● Work instructions
Of the records that follow, copy only the lines from the line containing "cap_low, cap_top = RIM_TOP" to the line containing "# Shapes are", both included, exactly as written.

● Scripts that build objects
#####

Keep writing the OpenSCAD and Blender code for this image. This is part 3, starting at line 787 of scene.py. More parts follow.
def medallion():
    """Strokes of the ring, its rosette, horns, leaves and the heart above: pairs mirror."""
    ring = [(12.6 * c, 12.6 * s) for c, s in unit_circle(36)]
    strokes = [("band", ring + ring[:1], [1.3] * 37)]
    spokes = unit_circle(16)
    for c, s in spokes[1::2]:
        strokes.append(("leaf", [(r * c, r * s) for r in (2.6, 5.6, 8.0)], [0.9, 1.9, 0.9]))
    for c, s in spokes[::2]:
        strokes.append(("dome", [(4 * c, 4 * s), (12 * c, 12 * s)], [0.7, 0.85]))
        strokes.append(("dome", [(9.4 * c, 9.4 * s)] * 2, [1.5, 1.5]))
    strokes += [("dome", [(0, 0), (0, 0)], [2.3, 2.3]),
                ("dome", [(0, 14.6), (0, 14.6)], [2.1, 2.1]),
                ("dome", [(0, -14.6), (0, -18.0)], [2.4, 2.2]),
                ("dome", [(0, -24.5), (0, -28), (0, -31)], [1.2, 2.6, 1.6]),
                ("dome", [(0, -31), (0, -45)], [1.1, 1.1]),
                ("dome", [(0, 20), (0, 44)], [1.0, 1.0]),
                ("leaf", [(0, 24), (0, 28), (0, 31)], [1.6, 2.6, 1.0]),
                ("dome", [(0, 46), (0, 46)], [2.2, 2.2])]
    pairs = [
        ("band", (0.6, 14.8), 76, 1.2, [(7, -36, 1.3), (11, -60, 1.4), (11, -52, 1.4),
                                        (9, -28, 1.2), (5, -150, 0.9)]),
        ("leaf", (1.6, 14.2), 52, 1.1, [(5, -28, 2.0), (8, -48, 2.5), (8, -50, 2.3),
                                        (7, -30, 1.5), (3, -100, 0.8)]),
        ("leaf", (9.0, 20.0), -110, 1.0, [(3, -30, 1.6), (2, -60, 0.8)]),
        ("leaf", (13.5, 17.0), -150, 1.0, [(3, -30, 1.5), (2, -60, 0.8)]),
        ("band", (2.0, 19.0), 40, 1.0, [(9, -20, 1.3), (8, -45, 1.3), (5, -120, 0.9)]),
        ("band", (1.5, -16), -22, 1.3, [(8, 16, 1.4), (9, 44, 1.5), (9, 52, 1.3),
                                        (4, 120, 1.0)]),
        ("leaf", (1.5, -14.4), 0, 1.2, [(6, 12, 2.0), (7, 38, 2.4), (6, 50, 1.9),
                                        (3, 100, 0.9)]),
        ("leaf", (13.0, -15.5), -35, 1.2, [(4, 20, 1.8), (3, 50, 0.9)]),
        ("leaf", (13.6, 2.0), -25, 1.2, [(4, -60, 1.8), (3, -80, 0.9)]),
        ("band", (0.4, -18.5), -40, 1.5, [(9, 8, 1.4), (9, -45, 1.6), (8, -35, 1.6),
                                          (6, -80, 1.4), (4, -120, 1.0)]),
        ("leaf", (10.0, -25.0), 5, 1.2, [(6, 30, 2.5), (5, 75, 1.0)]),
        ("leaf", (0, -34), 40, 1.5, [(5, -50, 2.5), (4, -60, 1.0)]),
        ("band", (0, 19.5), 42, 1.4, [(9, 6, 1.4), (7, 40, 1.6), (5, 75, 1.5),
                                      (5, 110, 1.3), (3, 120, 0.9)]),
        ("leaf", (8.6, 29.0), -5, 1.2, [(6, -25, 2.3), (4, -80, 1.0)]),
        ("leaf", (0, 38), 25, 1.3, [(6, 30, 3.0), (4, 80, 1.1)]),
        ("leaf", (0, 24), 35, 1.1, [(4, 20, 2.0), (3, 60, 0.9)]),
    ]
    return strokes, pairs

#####

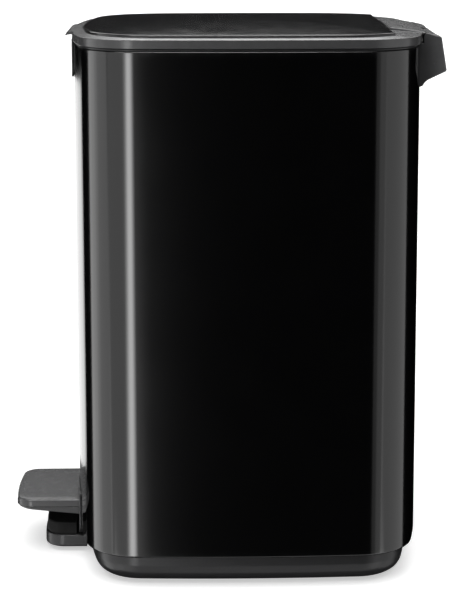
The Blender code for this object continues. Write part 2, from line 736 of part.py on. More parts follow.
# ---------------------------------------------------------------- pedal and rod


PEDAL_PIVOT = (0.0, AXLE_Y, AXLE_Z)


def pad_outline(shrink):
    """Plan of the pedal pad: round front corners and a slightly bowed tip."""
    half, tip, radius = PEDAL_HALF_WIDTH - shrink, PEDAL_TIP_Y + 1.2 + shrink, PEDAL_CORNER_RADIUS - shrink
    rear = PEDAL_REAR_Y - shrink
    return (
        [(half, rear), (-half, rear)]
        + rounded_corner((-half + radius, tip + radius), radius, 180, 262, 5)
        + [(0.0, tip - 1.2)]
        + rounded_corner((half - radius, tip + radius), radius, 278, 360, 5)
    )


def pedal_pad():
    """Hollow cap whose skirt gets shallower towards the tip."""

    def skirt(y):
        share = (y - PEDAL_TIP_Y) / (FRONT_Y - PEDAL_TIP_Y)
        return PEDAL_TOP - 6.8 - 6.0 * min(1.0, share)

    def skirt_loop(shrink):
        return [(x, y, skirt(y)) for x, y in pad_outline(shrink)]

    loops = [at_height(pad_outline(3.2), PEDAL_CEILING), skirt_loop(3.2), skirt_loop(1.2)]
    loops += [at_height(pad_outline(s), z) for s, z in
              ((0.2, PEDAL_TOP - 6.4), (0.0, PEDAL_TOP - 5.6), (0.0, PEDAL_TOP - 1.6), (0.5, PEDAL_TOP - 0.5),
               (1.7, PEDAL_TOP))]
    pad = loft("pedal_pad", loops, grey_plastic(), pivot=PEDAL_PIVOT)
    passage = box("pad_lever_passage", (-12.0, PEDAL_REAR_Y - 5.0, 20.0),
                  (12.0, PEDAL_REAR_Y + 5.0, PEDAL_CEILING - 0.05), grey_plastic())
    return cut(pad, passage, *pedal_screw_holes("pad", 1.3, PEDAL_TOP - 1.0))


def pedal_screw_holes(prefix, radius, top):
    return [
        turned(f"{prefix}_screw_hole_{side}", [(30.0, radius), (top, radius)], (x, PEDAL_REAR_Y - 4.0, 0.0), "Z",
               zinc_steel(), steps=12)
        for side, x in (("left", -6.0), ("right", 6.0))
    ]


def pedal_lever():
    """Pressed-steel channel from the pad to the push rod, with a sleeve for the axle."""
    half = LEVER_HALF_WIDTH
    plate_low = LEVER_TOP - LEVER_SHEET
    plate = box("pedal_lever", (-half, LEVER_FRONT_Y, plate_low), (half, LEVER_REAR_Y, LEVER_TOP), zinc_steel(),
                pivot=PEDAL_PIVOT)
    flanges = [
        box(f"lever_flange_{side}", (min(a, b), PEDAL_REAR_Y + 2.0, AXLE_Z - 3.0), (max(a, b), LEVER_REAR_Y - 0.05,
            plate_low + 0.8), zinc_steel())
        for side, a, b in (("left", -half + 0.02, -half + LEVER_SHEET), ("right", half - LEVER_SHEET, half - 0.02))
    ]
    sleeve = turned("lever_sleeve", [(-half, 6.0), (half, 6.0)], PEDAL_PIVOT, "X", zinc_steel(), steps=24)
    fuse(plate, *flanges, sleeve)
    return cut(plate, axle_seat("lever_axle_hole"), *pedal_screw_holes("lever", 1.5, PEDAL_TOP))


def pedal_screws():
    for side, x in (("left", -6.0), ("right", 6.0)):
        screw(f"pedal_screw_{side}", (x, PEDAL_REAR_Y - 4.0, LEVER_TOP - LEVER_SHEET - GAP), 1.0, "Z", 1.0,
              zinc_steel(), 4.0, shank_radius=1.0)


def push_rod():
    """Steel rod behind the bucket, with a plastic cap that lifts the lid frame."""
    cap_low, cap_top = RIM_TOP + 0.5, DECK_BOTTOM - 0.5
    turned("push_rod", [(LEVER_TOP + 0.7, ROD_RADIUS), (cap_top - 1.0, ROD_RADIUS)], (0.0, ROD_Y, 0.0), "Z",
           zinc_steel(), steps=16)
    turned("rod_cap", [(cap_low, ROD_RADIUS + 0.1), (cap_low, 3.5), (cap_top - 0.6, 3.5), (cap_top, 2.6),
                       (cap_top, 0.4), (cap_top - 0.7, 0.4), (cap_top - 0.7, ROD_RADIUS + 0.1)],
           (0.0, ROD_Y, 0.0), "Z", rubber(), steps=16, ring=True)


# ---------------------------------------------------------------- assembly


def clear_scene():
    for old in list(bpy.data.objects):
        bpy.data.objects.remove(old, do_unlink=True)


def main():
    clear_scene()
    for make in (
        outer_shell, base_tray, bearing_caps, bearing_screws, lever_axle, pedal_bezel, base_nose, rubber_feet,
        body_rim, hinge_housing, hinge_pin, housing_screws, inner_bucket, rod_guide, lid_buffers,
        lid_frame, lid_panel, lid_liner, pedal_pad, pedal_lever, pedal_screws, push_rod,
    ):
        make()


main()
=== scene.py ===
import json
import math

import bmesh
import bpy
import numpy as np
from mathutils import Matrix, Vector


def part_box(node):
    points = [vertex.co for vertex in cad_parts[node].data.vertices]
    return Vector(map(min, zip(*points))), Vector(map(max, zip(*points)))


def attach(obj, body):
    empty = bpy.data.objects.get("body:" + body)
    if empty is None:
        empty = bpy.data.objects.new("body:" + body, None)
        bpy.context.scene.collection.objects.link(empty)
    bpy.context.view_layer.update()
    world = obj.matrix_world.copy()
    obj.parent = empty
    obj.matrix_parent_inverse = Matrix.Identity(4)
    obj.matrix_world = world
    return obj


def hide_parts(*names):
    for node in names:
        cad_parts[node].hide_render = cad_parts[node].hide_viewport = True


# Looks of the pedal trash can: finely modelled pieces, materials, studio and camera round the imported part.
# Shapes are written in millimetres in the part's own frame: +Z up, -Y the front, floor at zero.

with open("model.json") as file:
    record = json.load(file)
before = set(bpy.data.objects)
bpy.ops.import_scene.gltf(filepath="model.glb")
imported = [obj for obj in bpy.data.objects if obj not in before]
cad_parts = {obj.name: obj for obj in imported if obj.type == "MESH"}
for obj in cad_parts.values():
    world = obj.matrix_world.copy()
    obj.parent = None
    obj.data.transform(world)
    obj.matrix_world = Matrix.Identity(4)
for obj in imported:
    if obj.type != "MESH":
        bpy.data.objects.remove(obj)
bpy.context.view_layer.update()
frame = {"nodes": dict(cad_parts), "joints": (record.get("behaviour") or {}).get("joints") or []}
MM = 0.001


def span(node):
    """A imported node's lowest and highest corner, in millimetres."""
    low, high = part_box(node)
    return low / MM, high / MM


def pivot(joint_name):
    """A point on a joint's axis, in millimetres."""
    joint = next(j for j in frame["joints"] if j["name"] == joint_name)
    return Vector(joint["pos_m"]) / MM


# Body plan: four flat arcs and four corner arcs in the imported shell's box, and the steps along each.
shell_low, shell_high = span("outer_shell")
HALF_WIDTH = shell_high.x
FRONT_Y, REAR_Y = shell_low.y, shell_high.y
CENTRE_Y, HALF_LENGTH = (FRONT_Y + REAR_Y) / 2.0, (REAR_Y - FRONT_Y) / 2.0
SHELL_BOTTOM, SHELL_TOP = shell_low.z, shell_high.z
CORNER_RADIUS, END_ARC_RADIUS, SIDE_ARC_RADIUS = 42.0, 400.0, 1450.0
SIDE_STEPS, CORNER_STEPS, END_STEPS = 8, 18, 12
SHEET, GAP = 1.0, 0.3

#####

● Task result
    cap_low, cap_top = RIM_TOP + 0.5, DECK_BOTTOM - 0.5
    turned("push_rod", [(LEVER_TOP + 0.7, ROD_RADIUS), (cap_top - 1.0, ROD_RADIUS)], (0.0, ROD_Y, 0.0), "Z",
           zinc_steel(), steps=16)
    turned("rod_cap", [(cap_low, ROD_RADIUS + 0.1), (cap_low, 3.5), (cap_top - 0.6, 3.5), (cap_top, 2.6),
                       (cap_top, 0.4), (cap_top - 0.7, 0.4), (cap_top - 0.7, ROD_RADIUS + 0.1)],
           (0.0, ROD_Y, 0.0), "Z", rubber(), steps=16, ring=True)


# ---------------------------------------------------------------- assembly


def clear_scene():
    for old in list(bpy.data.objects):
        bpy.data.objects.remove(old, do_unlink=True)


def main():
    clear_scene()
    for make in (
        outer_shell, base_tray, bearing_caps, bearing_screws, lever_axle, pedal_bezel, base_nose, rubber_feet,
        body_rim, hinge_housing, hinge_pin, housing_screws, inner_bucket, rod_guide, lid_buffers,
        lid_frame, lid_panel, lid_liner, pedal_pad, pedal_lever, pedal_screws, push_rod,
    ):
        make()


main()
=== scene.py ===
import json
import math

import bmesh
import bpy
import numpy as np
from mathutils import Matrix, Vector


def part_box(node):
    points = [vertex.co for vertex in cad_parts[node].data.vertices]
    return Vector(map(min, zip(*points))), Vector(map(max, zip(*points)))


def attach(obj, body):
    empty = bpy.data.objects.get("body:" + body)
    if empty is None:
        empty = bpy.data.objects.new("body:" + body, None)
        bpy.context.scene.collection.objects.link(empty)
    bpy.context.view_layer.update()
    world = obj.matrix_world.copy()
    obj.parent = empty
    obj.matrix_parent_inverse = Matrix.Identity(4)
    obj.matrix_world = world
    return obj


def hide_parts(*names):
    for node in names:
        cad_parts[node].hide_render = cad_parts[node].hide_viewport = True


# Looks of the pedal trash can: finely modelled pieces, materials, studio and camera round the imported part.
# Shapes are written in millimetres in the part's own frame: +Z up, -Y the front, floor at zero.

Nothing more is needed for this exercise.